Microstructural characterization and electrochemical properties of RuO2 thin film electrodes prepared by reactive radio-frequency magnetron sputtering

Ruthenium dioxide films were prepared by radio-frequency magnetron sputtering onto Si and Ti substrates. Films of different thicknesses (100-500 nm) were synthesized at substrate temperatures of 40, 350, and 450 degreesC. Their composition has been studied by Rutherford backscattering spectrometry, elastic recoil detection, and ion beam nuclear reaction analysis. Scanning electron microscopy and wide-angle X-ray scattering have been used for studying the surface texture of the samples and for their microstructural characterization, respectively.
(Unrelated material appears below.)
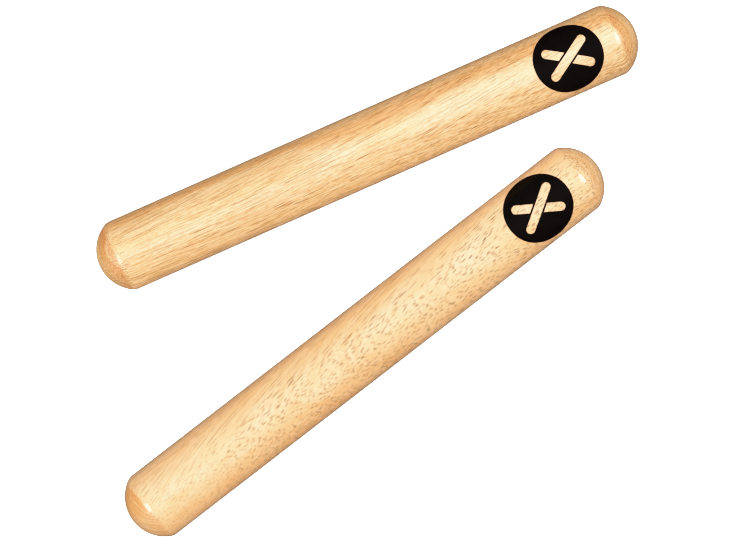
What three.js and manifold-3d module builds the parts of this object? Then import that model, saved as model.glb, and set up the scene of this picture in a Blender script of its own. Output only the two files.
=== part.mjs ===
// A pair of claves: two loose, solid, turned hardwood sticks with domed ends, each with one
// printed black disc near its right-hand (+X) end.
// Millimetres, +Z up. The pair lies on the table plane z = 0, and the origin is the middle of
// the pair's footprint. The resting clave (held in the cupped hand and struck) runs along +X.
// The striking clave lies beside it on the -Y side, its right-hand end turned towards it.
import * as THREE from "three";
import { mergeVertices } from "three/addons/utils/BufferGeometryUtils.js";
import Module from "manifold-3d";

// ---- The turned stick ----
const LENGTH = 201; // over both domes
const RADIUS = 25.4 / 2; // a 1 in dowel
const DOME_RADIUS = 13.9; // each end is a spherical cap, a little flatter than a half ball
const SHOULDER_RADIUS = 5; // sanded round where the cap meets the shaft
const FACETS = 64; // sides of the shaft; one faces straight down, and the stick rests on it
const CAP_STEPS = 9; // rings on the spherical cap
const SHOULDER_STEPS = 4; // rings on the sanded shoulder

// ---- The printed disc ----
const BADGE_FROM_END = 25.6; // from the right-hand apex to the disc's centre, along the stick
const BADGE_LENGTH = 24.4; // along the stick
const BADGE_WIDTH = 22.5; // straight across, seen from above; the film wraps round the stick
const BADGE_SQUARENESS = 2.12; // exponent of the outline: 2 is an ellipse
const BADGE_POINTS = 72; // points on the outline
const FILM_GAP = 0.03; // between wood and film, so that the two solids stay apart
const FILM_THICKNESS = 0.1;
const TUBE_MARGIN = 1; // how far the film's tube runs past each end of the disc before trimming
const CUTTER_HEIGHT = RADIUS * 1.5; // from the stick's axis to well above the film

// The mark in the disc: two crossed bars, cut through the film so that the wood shows.
const BAR_LENGTH = 18.6;
const BAR_WIDTH = 3.1;
const BAR_TURN = 33; // degrees each bar leans from the stick's direction
const BAR_END_STEPS = 8; // segments on each round end
const CROSSING_GAP = 0.62; // strip of film on each side of the upper bar, over the lower one
const CROSSING_LENGTH = BAR_LENGTH * 0.72; // of the area kept clear of the lower bar

// ---- How the pair lies: centres in plan, turns in degrees anticlockwise from above ----
const AXIS_HEIGHT = RADIUS * Math.cos(Math.PI / FACETS); // the lowest side lies on z = 0
const RESTING = {
  name: "resting_clave",
  colour: 0xeec28b,
  centre: [12.61, 41.19],
  turn: 0,
};
const STRIKING = {
  name: "striking_clave",
  colour: 0xf0ca98,
  centre: [-15.15, -19.52],
  turn: 13.91,
};

// ---- Materials ----
const wood = (color) =>
  new THREE.MeshStandardMaterial({ color, roughness: 0.3, metalness: 0 });
const ink = () =>
  new THREE.MeshStandardMaterial({ color: 0x0d0c0d, roughness: 0.35, metalness: 0 });

// ---- Between three.js and manifold-3d ----
const wasm = await Module();
wasm.setup();

// Makes a manifold-3d solid of a three.js geometry, which loses its normals and uvs.
function solid(geometry) {
  // Vertices on a seam merge only if nothing but their positions is compared.
  geometry.deleteAttribute("normal");
  geometry.deleteAttribute("uv");
  const merged = mergeVertices(geometry, 1e-4);
  return new wasm.Manifold(
    new wasm.Mesh({
      numProp: 3,
      vertProperties: merged.attributes.position.array,
      triVerts: new Uint32Array(merged.index.array),
    }),
  );
}

function geometryOf(manifold) {
  const mesh = manifold.getMesh();
  const positions = new Float32Array(mesh.vertProperties);
  const geometry = new THREE.BufferGeometry();
  geometry.setAttribute("position", new THREE.BufferAttribute(positions, 3));
  geometry.setIndex(new THREE.BufferAttribute(new Uint32Array(mesh.triVerts), 1));
  geometry.computeVertexNormals();
  return geometry;
}

// ---- Turned bodies ----
// Turns a profile of [radius, distance along X] points about the X axis,
// with one of the body's sides facing straight down.
function turned(profile) {
  const points = profile.map(([radius, along]) => new THREE.Vector2(radius, along));
  return new THREE.LatheGeometry(points, FACETS, Math.PI / FACETS, 2 * Math.PI).rotateZ(
    -Math.PI / 2,
  );
}

// The stick's half profile, from the left apex to the right one.
function stickProfile() {
  const capCentre = LENGTH / 2 - DOME_RADIUS;
  // The shoulder's small circle touches the shaft's side and the inside of the cap's sphere.
  const shoulderOut = RADIUS - SHOULDER_RADIUS;
  const shoulderFromCap = Math.sqrt((DOME_RADIUS - SHOULDER_RADIUS) ** 2 - shoulderOut ** 2);
  const shoulderAlong = capCentre + shoulderFromCap;
  // Angle from the axis where cap and shoulder meet.
  const meet = Math.atan2(shoulderOut, shoulderFromCap);

  const rightEnd = [];
  for (let i = 0; i <= SHOULDER_STEPS; i++) {
    const angle = Math.PI / 2 - ((Math.PI / 2 - meet) * i) / SHOULDER_STEPS;
    rightEnd.push([
      shoulderOut + SHOULDER_RADIUS * Math.sin(angle),
      shoulderAlong + SHOULDER_RADIUS * Math.cos(angle),
    ]);
  }
  // The last step has angle 0, which puts the apex exactly on the axis.
  for (let i = 1; i <= CAP_STEPS; i++) {
    const angle = meet * (1 - i / CAP_STEPS);
    rightEnd.push([
      DOME_RADIUS * Math.sin(angle),
      capCentre + DOME_RADIUS * Math.cos(angle),
    ]);
  }
  const leftEnd = rightEnd.map(([radius, along]) => [radius, -along]).reverse();
  return [...leftEnd, ...rightEnd];
}

// A thin tube round the stick, from which the disc is cut.
function filmTube() {
  const inner = RADIUS + FILM_GAP;
  const outer = inner + FILM_THICKNESS;
  const reach = BADGE_LENGTH / 2 + TUBE_MARGIN;
  return turned([
    [inner, -reach],
    [outer, -reach],
    [outer, reach],
    [inner, reach],
    [inner, -reach],
  ]);
}

// ---- Plan outlines, seen from above: x along the stick, y across it ----
// The disc is a superellipse.
function discOutline() {
  const curve = (value) => Math.sign(value) * Math.abs(value) ** (2 / BADGE_SQUARENESS);
  const points = [];
  for (let i = 0; i < BADGE_POINTS; i++) {
    const angle = (2 * Math.PI * i) / BADGE_POINTS;
    points.push(
      new THREE.Vector2(
        (BADGE_LENGTH / 2) * curve(Math.cos(angle)),
        (BADGE_WIDTH / 2) * curve(Math.sin(angle)),
      ),
    );
  }
  return new THREE.Shape(points);
}

// A bar with round ends, centred on the disc and leaning by turn degrees.
function barOutline({ length = BAR_LENGTH, width = BAR_WIDTH, turn }) {
  const endRadius = width / 2;
  const reach = length / 2 - endRadius;
  const middle = new THREE.Vector2(0, 0);
  const points = [];
  for (const side of [1, -1]) {
    for (let i = 0; i <= BAR_END_STEPS; i++) {
      const angle = (-side * Math.PI) / 2 + (Math.PI * i) / BAR_END_STEPS;
      const point = new THREE.Vector2(
        side * reach + endRadius * Math.cos(angle),
        endRadius * Math.sin(angle),
      );
      points.push(point.rotateAround(middle, THREE.MathUtils.degToRad(turn)));
    }
  }
  return new THREE.Shape(points);
}

// An upright prism on a plan outline, from the stick's axis up through the film.
const prism = (outline) =>
  solid(new THREE.ExtrudeGeometry(outline, { depth: CUTTER_HEIGHT, bevelEnabled: false }));

// ---- The printed disc, wrapped over the top of the stick ----
function badgeGeometry() {
  const upper = prism(barOutline({ turn: BAR_TURN }));
  const lower = prism(barOutline({ turn: -BAR_TURN }));
  // The lower bar is interrupted by a strip on each side of the upper one.
  const crossing = prism(
    barOutline({
      length: CROSSING_LENGTH,
      width: BAR_WIDTH + 2 * CROSSING_GAP,
      turn: BAR_TURN,
    }),
  );
  const mark = lower.subtract(crossing).add(upper);
  return geometryOf(solid(filmTube()).intersect(prism(discOutline())).subtract(mark));
}

// ---- The pair ----
const stickGeometry = turned(stickProfile());
const filmGeometry = badgeGeometry();

// One clave with its printed disc, built along X about its own centre and then laid in place.
function clave({ name, colour, centre: [x, y], turn }) {
  const stick = new THREE.Mesh(stickGeometry, wood(colour));
  stick.name = name;
  const badge = new THREE.Mesh(filmGeometry, ink());
  badge.name = `${name}_badge`;
  badge.position.x = LENGTH / 2 - BADGE_FROM_END;

  const group = new THREE.Group();
  group.add(stick, badge);
  group.position.set(x, y, AXIS_HEIGHT);
  group.rotation.z = THREE.MathUtils.degToRad(turn);
  return group;
}

const pair = new THREE.Group();
pair.add(clave(RESTING), clave(STRIKING));

export default pair;
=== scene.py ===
"""A pair of lacquered wooden claves, each with a black printed disc near one end.

Both lie level with z up: the resting clave runs along x and the striking clave is turned
in plan. Each is modelled in its own millimetres, with x along it towards its disc and its
middle at the origin, and is then placed in the frame's metres.
"""
import math
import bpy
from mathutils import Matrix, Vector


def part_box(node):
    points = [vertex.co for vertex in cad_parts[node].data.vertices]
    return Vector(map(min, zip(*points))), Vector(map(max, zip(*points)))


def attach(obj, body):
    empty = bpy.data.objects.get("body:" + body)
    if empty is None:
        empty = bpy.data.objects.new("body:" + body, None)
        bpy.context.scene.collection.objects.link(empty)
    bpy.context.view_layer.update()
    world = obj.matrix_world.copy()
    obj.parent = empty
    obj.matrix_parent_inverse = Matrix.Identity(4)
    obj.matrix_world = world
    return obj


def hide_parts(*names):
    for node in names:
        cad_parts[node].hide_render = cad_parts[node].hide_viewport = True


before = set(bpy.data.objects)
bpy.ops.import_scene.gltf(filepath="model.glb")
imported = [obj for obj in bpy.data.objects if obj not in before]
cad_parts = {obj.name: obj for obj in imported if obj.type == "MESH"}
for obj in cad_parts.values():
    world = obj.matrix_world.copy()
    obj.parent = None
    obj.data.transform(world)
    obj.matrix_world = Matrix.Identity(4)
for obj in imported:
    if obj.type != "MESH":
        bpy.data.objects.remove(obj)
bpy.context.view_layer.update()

from types import SimpleNamespace

import bmesh
import bpy
from mathutils import Matrix, Vector, noise
from mathutils.geometry import delaunay_2d_cdt

MM = 0.001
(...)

The electrochemical characterization by cyclic voltammetry has shown that, despite the high physical density of the films, compared with that obtained by the thermochemical methods, they exhibit large charge-storage capacities. For the materials synthesized at 350-450 degreesC, an explanation of these results has been sought in specific features of the RuO2 rutile-type cell and columnar texture of the oxide film. The much higher capacity of the films synthesized at 40 degreesC would be rather due to a poor sintering of the oxide phase. Study of the chlorine evolution reaction in the samples prepared at 350 and 450 degreesC points to a Volmer-Tafel mechanism, with a chemical desorption rate-determining step, and significant radical intermediate coverage. Films deposited at 40 degreesC exhibited an unsatisfactory wear resistance under the anodic polarization required for the chlorine evolution reaction investigation.